Through community service projects: Youth can give back
School is out and youth have time this summer to give back to their community by volunteering towards community service projects.
“I pledge my hand to clearer thinking, my heart to greater loyalty, my hands to larger service and my health to better living, for my club, my community, my country and my world.”
Michigan State University Extension talks about the third H – pledging hands to larger service – by participating in community service projects as a 4-H club or maybe two or three youth deciding to take on an individual community service project. Working with youth on community service projects helps teach them responsibility, become community minded, learn citizenship and feel good about choices they have made.

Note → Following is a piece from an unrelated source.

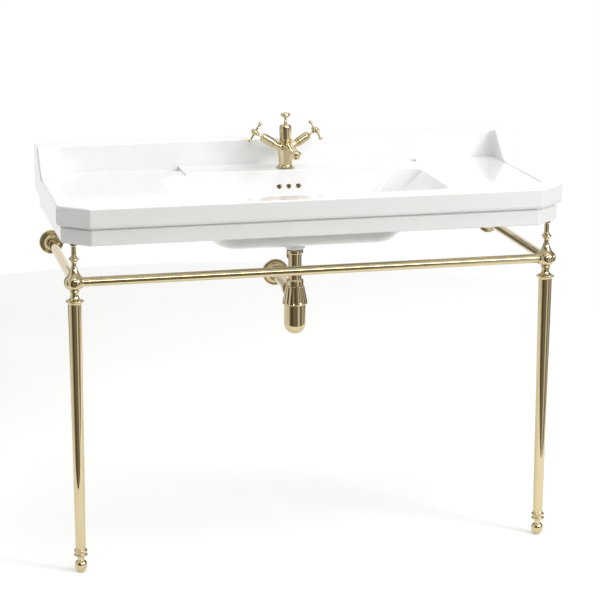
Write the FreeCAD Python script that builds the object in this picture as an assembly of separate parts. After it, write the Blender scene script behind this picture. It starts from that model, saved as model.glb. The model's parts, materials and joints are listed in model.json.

With schools coming to a close for the summer, many 4-H clubs are looking for a community service project to do to give back to their community. Not only do youth learn new skills, but once a project is completed, they develop pride and ownership for themselves. Througout the year, there are many opportunities for community service projects, especially around the holidays. Creating gift baskets are a fun activity to get involved with and then presenting them to specific families makes it worthwhile.
According to the Campus Outreach Opportunity League (C.O.O.L), a non profit organization for college students that engage in community service, there are five key elements that should be in place for community service to work effectively. They are:
- Meeting community needs
- Careful planning and preparation
- Meaningful action
- Time for reflection
- Evaluation of project
In the first step, youth and adults need to find out what the needs are for the different types of community service; it should be timely. Some community members, leaders, agencies or organizations may be surveyed to see what their need is.
Youth should be involved from the very beginning of planning and each person should have a part. Adults can make sure everyone has a part.
The community service action should make participants feel they have made a difference. Reflection with 4-H youth gives them the opportunity to think about what they did and what it meant. Evaluation is always an important part of any type of participation. Youth can talk about room for improvement, growth and change. It also gives youth a chance to discuss what went right and what did not. This is part of the Experiential Learning Model – ELM. Youth participate in an activity, then discuss how it went and then reflect on what actually happened.